My dad called one day when my own child was two years old. He told me that he’d found me a thirty-two-year-old pony that I had to lead around. I can’t express in words how happy that made me. He was one inch short of being a mini. His name was Baby John and approximately thirty-some children had learned to ride on him. Paige had him for five more years. The last two years of his life, he just hung out in the yard like a big dog. Paige would sit on him and ride him around with nothing on him. He was so arthritic that he could only trot.
Paige and her friends dressed him in clothes. She read books to Baby John, the Corgi dog and the cats while perched on the corral fence. They all stood or laid below her and appeared to pay attention. She would call him “Old Baby John.”
One day I caught her riding him backwards as hard as he could trot.

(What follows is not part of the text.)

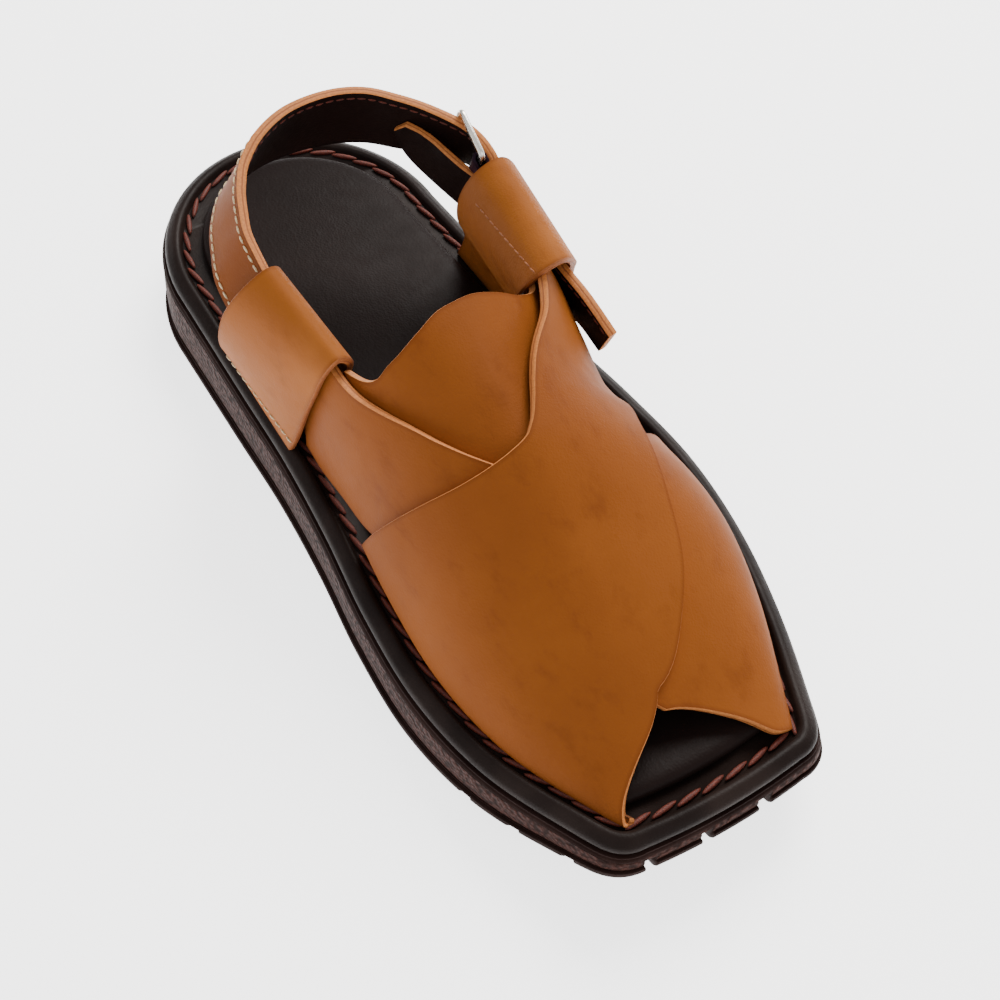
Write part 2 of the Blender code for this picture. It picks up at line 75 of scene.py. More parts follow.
add_lamp("key_light", (0.75, 0.55, 1.05), (0, 0, 0.03), 0.9, 30.0, (1.0, 0.97, 0.93))
add_lamp("fill_light", (-0.9, -0.2, 0.9), (0, 0, 0.03), 1.2, 2.0, (0.96, 0.98, 1.0))
add_lamp("front_light", (0.15, -1.1, 0.75), (0, 0, 0.03), 1.0, 3.5, (1.0, 1.0, 1.0))
sky = bpy.data.worlds.new("studio")
sky.use_nodes = True
sky.node_tree.nodes["Background"].inputs["Color"].default_value = (0.96, 0.97, 1.0, 1.0)
sky.node_tree.nodes["Background"].inputs["Strength"].default_value = 0.7
bpy.context.scene.world = sky

floor_mesh = bpy.data.meshes.new("floor")
FLOOR_REACH = 6.0
floor_corners = [(x * FLOOR_REACH, y * FLOOR_REACH, 0.0) for x, y in ((-1, -1), (1, -1), (1, 1), (-1, 1))]
floor_mesh.from_pydata(floor_corners, [], [(0, 1, 2, 3)])
floor = bpy.data.objects.new("floor", floor_mesh)
bpy.context.scene.collection.objects.link(floor)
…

Another day, after watching a trick rider, she was standing up on his back wobbling around and told me, “Mom it’s kind of wobbly up here!” I suggested that she sit her little behind down on the pony and stay there.
I lived in dread that I would go out and find him dead one day. One night I walked and called and walked and called, but couldn’t find him. Finally, I had Warren bring Paige out so she could try and call for him. She yelled, “Johnnie” in her shrill little girl voice. The pony answered in his shrill little pony voice and jogged straight for Paige. He had been standing stock still in the deep shadows right by the barn. I had walked by him at least five different times, yelling his name, without him moving a muscle. He certainly didn’t care for my husband and me as much as he did Paige, because this was the second time this sort of thing had happened.
The next pony we got for her was a medium-sized one that I could ride. Paige could always catch Cody, but he wasn’t that excited with Warren and me. We lent that horse to two little girls once Paige was past the pony phase. He lived with them for several more years.
The take-home message here is that if you are lucky enough to have a “good” pony, you should pass him around to make positive memories for other little kids. Please don’t pass around the naughty ones. The memories that they make are memorable, but not so positive.